What You Can Do Next Week
Speed doesn’t require a six-month roadmap. Here’s a pragmatic plan for the next seven days.
-
Day 1: Pick one KPI to win
- Decide whether you’re going after revenue per visitor, signups, or CPA. Write it down.
-
Day 2: Audit tracking
- Fix anything that threatens SRM. Confirm event definitions. Validate attribution windows for paid media.
-
Day 3: Draft three variants for a high-impact target
- Choose a top page or ad set. Write three contenders that attack the same barrier differently.
-
Day 4: Choose your method
- If traffic and budget justify it, set up AI-driven allocation with guardrails. If not, run manual with pre-committed criteria.
-
Day 5: Pre-register rules
- Define stop-loss limits for obvious losers, minimum test duration, and decision thresholds.
-
Day 6: Launch and monitor
- Watch for SRM, gross anomalies, and platform errors. Otherwise, keep hands off.
-
Day 7: Communicate the plan
- Tell your stakeholders what you’re doing, when you’ll decide, and how success will be measured. Boring updates, sent on time, are your secret weapon.
A Few Extras for the Overachiever in You
- Run an A/A test quarterly to catch tracking or platform drift.
- Maintain a living backlog ranked by expected impact x ease x confidence.
- Implement a kill switch for variants that violate guardrails (e.g., sudden revenue drop).
- Create a shared “test bible” with past results, links, and screenshots. You will thank yourself later.

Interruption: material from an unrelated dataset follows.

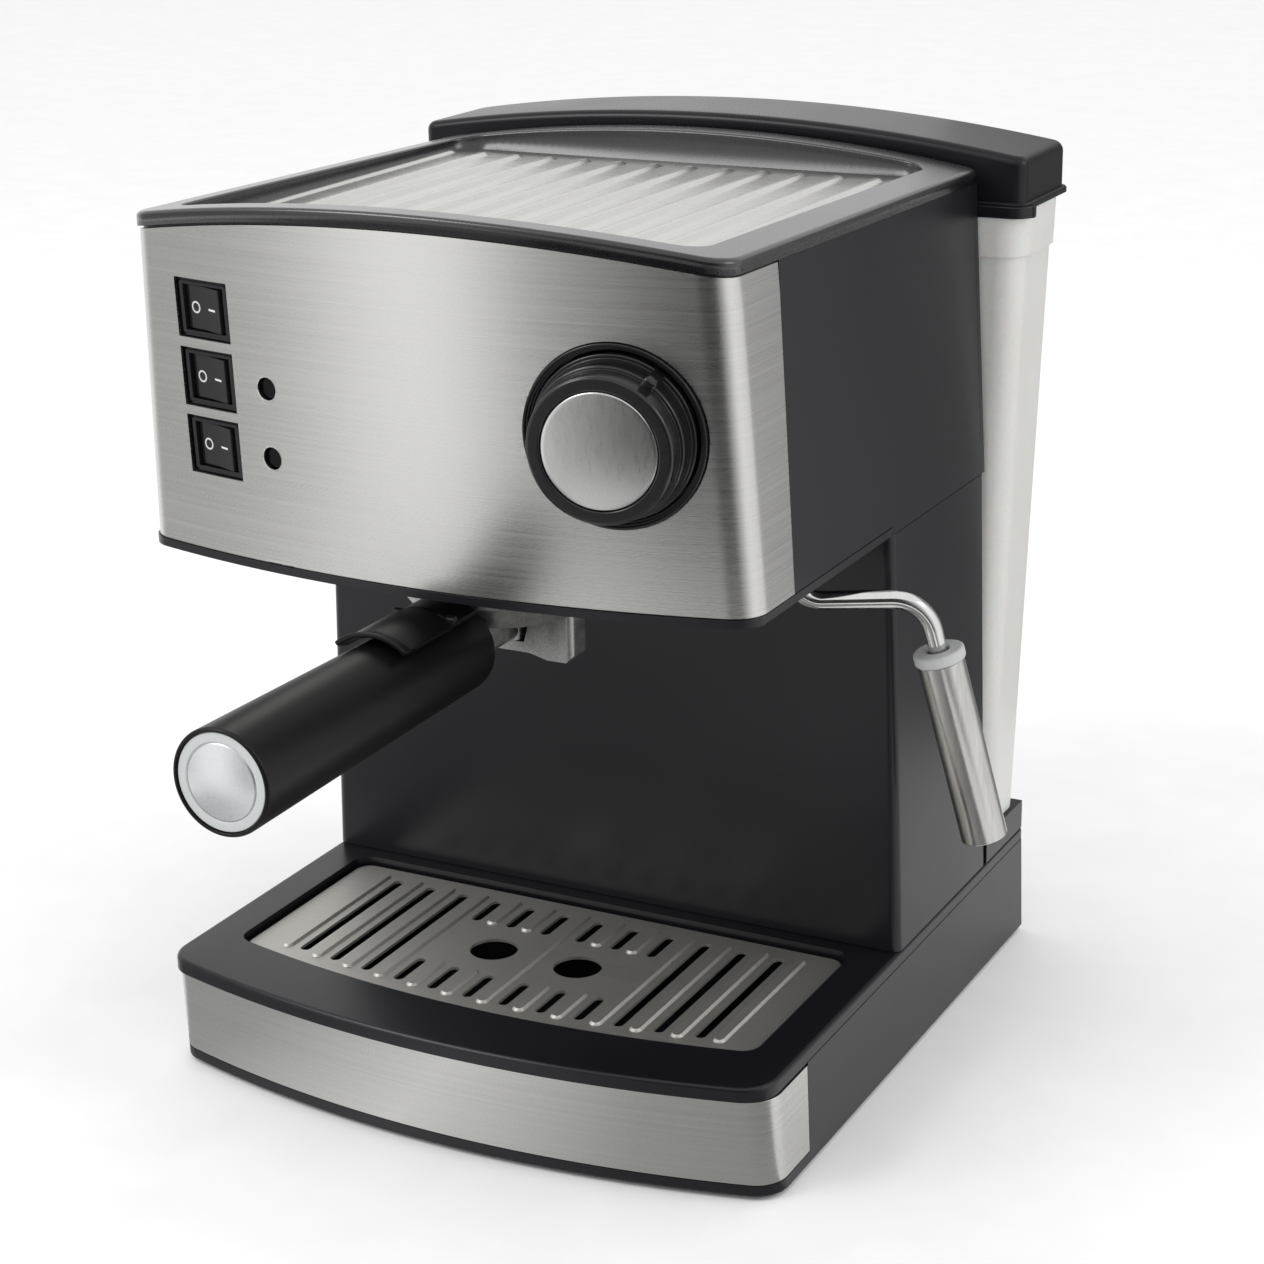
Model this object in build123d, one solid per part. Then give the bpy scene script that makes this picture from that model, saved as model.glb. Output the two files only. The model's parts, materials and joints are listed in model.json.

Closing Thoughts You Can Take to Your Next Meeting
You don’t get faster ROI by crossing your fingers or by trusting a dashboard you don’t understand. You get it by pairing sharp ideas with a system that moves traffic toward better outcomes quickly and safely. AI-driven testing helps you do that at scale. Manual testing keeps you honest and disciplined when conditions are rough or simple.
Pick your path with your context in mind. Then make the next best test easier, faster, and less wasteful than the last. Do that for a quarter, and you won’t need to argue about “faster ROI.” You’ll have the numbers everyone else highlights in their slides.